Aside from US forces in South Korea (which are exclusively focused on the North Korean land threat) there are just two significant concentrations of US troops in East Asia: in Okinawa and on the Pacific island of Guam. Okinawa lies just an hour’s flight time from both the Korean Peninsula and Taiwan; Guam, by contrast, is 1000 miles from any potential theatre of war.

‘It may be easier for us to be there [in Guam], as far as the diplomatic issue is concerned,’ says Air Force spokesman John Monroe. ‘But if we’re in Guam, we’re out of the fight’ due to the distance. For combat forces to be capable of reacting quickly to the most likely crises, Okinawa is the only realistic option.

Without its 2 Okinawan air bases and their 3 roughly 10,000-foot runways, the US military—and by extension, US allies—would depend almost entirely on a handful of US aircraft carriers for bringing to bear aerial firepower in East Asia. That might be a realistic option, except that China has lately deployed several new classes of anti-ship weaponry specifically meant for sinking US carriers, including the widely-feared DF-21 ballistic missile and a flotilla of stealthy fast-attack vessels.

In recognition of Okinawa’s growing importance, the Pentagon has spent billions of dollars in the past decade modernizing forces and facilities on the island. The US Army deployed Patriot air-defence missiles capable of shooting down enemy aircraft as well as ballistic missiles, a favourite weapon of both China and North Korea. Kadena got extensive new storage bunkers for bombs, missiles and spare parts, allowing the base to support potentially hundreds of aircraft flown in from the United States during an emergency. In 2007, the US Air Force began stationing Global Hawk long-range spy drones and F-22 Raptor stealth fighters at Kadena.

The Raptors represent perhaps the greatest improvement. Indeed, in the minds of US planners, in many ways Okinawa’s most important function is to support the F-22s. In a 2009 study examining a simulated air war pitting the United States and Taiwan against China, the California-based think-tank RAND concluded that a wing of F-22s could shoot down 27 Chinese fighters for every Raptor lost in the air.

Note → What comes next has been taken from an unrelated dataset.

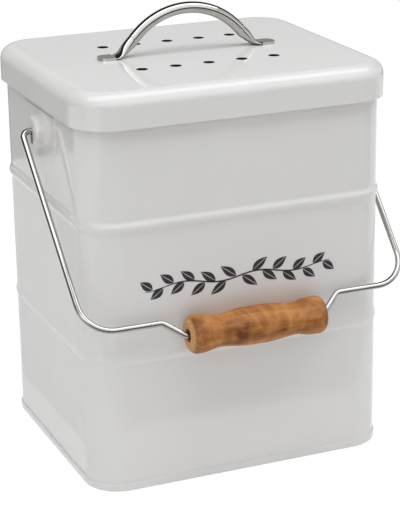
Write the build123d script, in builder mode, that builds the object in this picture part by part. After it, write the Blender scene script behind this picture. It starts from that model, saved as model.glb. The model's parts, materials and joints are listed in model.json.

F-22s flying from Okinawa could also clear the way for air strikes on ground targets in China or North Korea, according to Lieutenant Colonel Wade Tolliver, commander of the 27th Fighter Squadron, an F-22 unit based in Virginia that routinely sends Raptors to Kadena. ‘There are a lot of countries out there that have developed highly integrated air-defence systems,’ Tolliver says. ‘What we need to do is take some of our assets that have special capabilities…and we need to roll back those integrated air defence systems so we can bring in our joint forces.’

The base’s ability to host F-22s and follow-on aircraft is ‘probably the most important thing about Kadena,’ Monroe says. ‘Because of our capability to stage forces out of here—this is a huge runway—we do believe we have unmatched air power.’

All this planning for air wars with China and North Korea doesn’t mean that planners in the United States, Japan or anywhere else believe such conflict is inevitable. Pyongyang remains predictable only in its volatility, but Washington, Tokyo and Beijing are all working hard to forge peaceful and lasting ties. The strategic uncertainty is in the margins. ‘There’s no question you want to engage China, but (we should) hedge against an uncertain future,’ Nicholas Szechenyi of the Center for Strategic and International Studies says.

It’s as a hedge that Okinawa remains indispensable to the US and its allies—so much so that the shared international need for the island’s bases must trump any Japanese domestic political calculations. Hatoyama ignored that truth at the expense of his job. The question now is will Kan?